Metro Bank (MTRO) was under intense pressure after its shares fell as it ditched an attempt to raise £250 million of debt required by regulators. Analysts said that the bank faced risks over regulatory investigations into a £900 million accounting error, potential litigation by shareholders and the difficult economic environment. It has struggled since it admitted to wrongly assessing the risk of loans to companies and landlords. The Financial Conduct Authority and Prudential Regulation Authority are monitoring the situation.
Thomas Cook Group (TCG) finances before its collapse have been laid bare in court documents showing a balance sheet deficit of over £3 billion. In a High Court witness statement, Peter Fankhauser, its now former chief executive, lists liabilities including £1.9 billion of debt and guarantees to organisations such as the Civil Aviation Authority, bonding providers and payment service providers. He concludes that “accordingly the company has a balance sheet deficiency of in excess of £3.1 billion” and predicts that after the failure of talks over a restructuring “in simple terms the company will run out of cash by October 4”. He confirms that “the absence of funding” was one of the main reasons the board opted for liquidation rather than administration.

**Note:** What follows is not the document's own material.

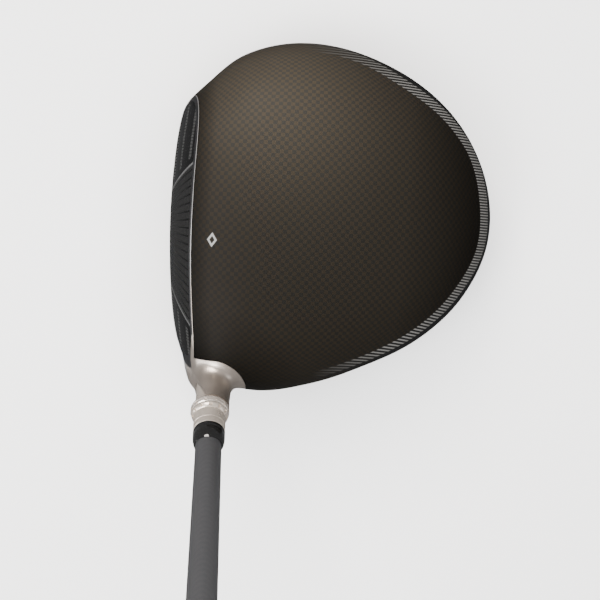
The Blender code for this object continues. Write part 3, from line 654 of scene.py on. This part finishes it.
half = math_node(tree, "ADD", math_node(tree, "MULTIPLY", up, BORDER_SPLAY), BORDER)
side = math_node(tree, "ABSOLUTE", from_fan)
edge = math_node(tree, "SUBTRACT", side, half)
middle = spread(tree, edge, -0.0003, 0.0001, 1.0, 0.0)
border = spread(tree, off_by(tree, edge, 0.0005), 0.0003, 0.0006, 1.0, 0.0)
STRIP_PITCH = 0.016
strip_phase = math_node(tree, "DIVIDE", math_node(tree, "SUBTRACT", up, 0.002), STRIP_PITCH / 2)
strip = spread(tree, math_node(tree, "PINGPONG", strip_phase, 1.0), 0.20, 0.26, 1.0, 0.0)
groove = math_node(tree, "PINGPONG", math_node(tree, "DIVIDE", across, 0.0011), 0.5)
strip = math_node(tree, "MULTIPLY", strip, spread(tree, groove, 0.1, 0.2, 0.45, 1.0),
                  spread(tree, edge, 0.0030, 0.0036),
                  spread(tree, side, 0.0490, 0.0500, 1.0, 0.0))
lines = math_node(tree, "MAXIMUM", fan_line, row_line)
printed = math_node(tree, "MULTIPLY", middle, math_node(tree, "SUBTRACT", 1.0, lines, clamp=True))
tint = mix_colour(tree, printed, (0.0015, 0.0015, 0.0016), (0.0135, 0.0134, 0.0133))
tint = mix_colour(tree, strip, tint, (0.030, 0.030, 0.030))
tint = mix_colour(tree, border, tint, (0.065, 0.065, 0.065))
tree.links.new(tint, shader.inputs["Base Color"])
marked = math_node(tree, "ADD", printed, strip, border, clamp=True)
tree.links.new(spread(tree, marked, 0.0, 1.0, 0.14, 0.34), shader.inputs["Roughness"])
bump(tree, math_node(tree, "ADD", printed, border), shader, 0.2, 0.00004)
finish_piece(face_cover, "head", ["face_cover"], film)

# ---- Rear ring ---------------------------------------------------------------------------
# The back of the head is a thin aluminium ring that joins crown and sole. It is machined,
# anodised black, and has a threaded pocket for the rear weight.
LEDGE = 0.006
ring = head_skin("rear_ring", 0.0, 256, 160)
cut(ring, box("ring_zone", (CHASSIS_EDGE + JOINT, -FAR, SOLE_SEAM - LEDGE),
              (FAR, FAR, CROWN_SEAM + LEDGE)), "INTERSECT")
cut(ring, head_skin("ring_hollow", WALL, 128, 64))
boss = rod("rear_boss", rear_port, REAR_BOSS - 0.0003, -0.0144, 0.02, 96)
cut(boss, head_skin("boss_skin", 0.0001, 128, 64), "INTERSECT")
cut(ring, boss, "UNION")
cut(ring, crown_space("ring_top", JOINT, CROWN_PANEL + JOINT))
cut(ring, sole_space("ring_under", JOINT, SOLE_PANEL + JOINT))
cut(ring, rod("rear_pocket", rear_port, 0.0071, -0.0069, 0.02))
cut(ring, rod("rear_thread", rear_port, THREAD_HOLE, -0.0124, -0.0060))
anodised = metal("black_anodised", (0.030, 0.030, 0.032), (0.018, 0.018, 0.019), 0.26, 0.40, 1200)
finish_piece(ring, "head", ["skirt_ring"], anodised)

# ---- Crown -------------------------------------------------------------------------------
# The crown is a moulded sheet of woven carbon under a satin warm-tinted clear coat, glued
# into a recess. A printed band of short hatch marks follows its back edge.
crown = head_skin("crown_shell", 0.0, 256, 200)
cut(crown, crown_space("crown_zone", 0.0, CROWN_PANEL), "INTERSECT")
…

Thomas Cook Group (TCG) biggest rival is preparing to add extra capacity to fill the hole left by the travel group’s collapse. TUI AG Reg Shs (DI) (TUI) said that it was assessing its capacity needs for next summer and was talking to Thomas Cook’s hotel partners with a view to signing up some of them. Fritz Joussen, chief executive, said: “Everybody is racing to replace part of the capacity. Not all, as there was too much, but a good part of the capacity will be restored and part of it will be us.”
The head of the Hong Kong stock exchange group has tried to soothe concerns about Beijing’s influence on the proposed merger with London Stock Exchange Group (LSE), saying that the board of the combined business could be altered. “We are completely open to having a discussion on governance,” Charles Li, chief executive of Hong Kong Exchanges and Clearing, said as he tried to defrost the so-far chilly response to his £32 billion merger proposal. Mr Li, 58, conceded that the timing of his offer had not been good and that it was “disruptive and unusual”, but he claimed that it was a case of “now or never”. He was “thinking big”, he said at the Sibos banking conference in London’s Docklands. “Together, we can unlock the last frontier.” He also admited that if he were running the London Stock Exchange Group he would have rejected his own bid.
AA (AA.) is to pin its hopes of attracting new customers on the science fiction sitcom Red Dwarf, predicting that membership growth will lift off next year. The breakdown service is drawing a line under its “kinda naff” car repair adverts, which for years featured yellow vans coming to the rescue of drivers stuck on roadsides. Simon Breakwell, chief executive, said that the days of “fuddy duddy” promotions were over as the AA attempts to stem a decline in customers. Its base of personal members stabilised last year, falling marginally from 3.25 million to 3.19 million.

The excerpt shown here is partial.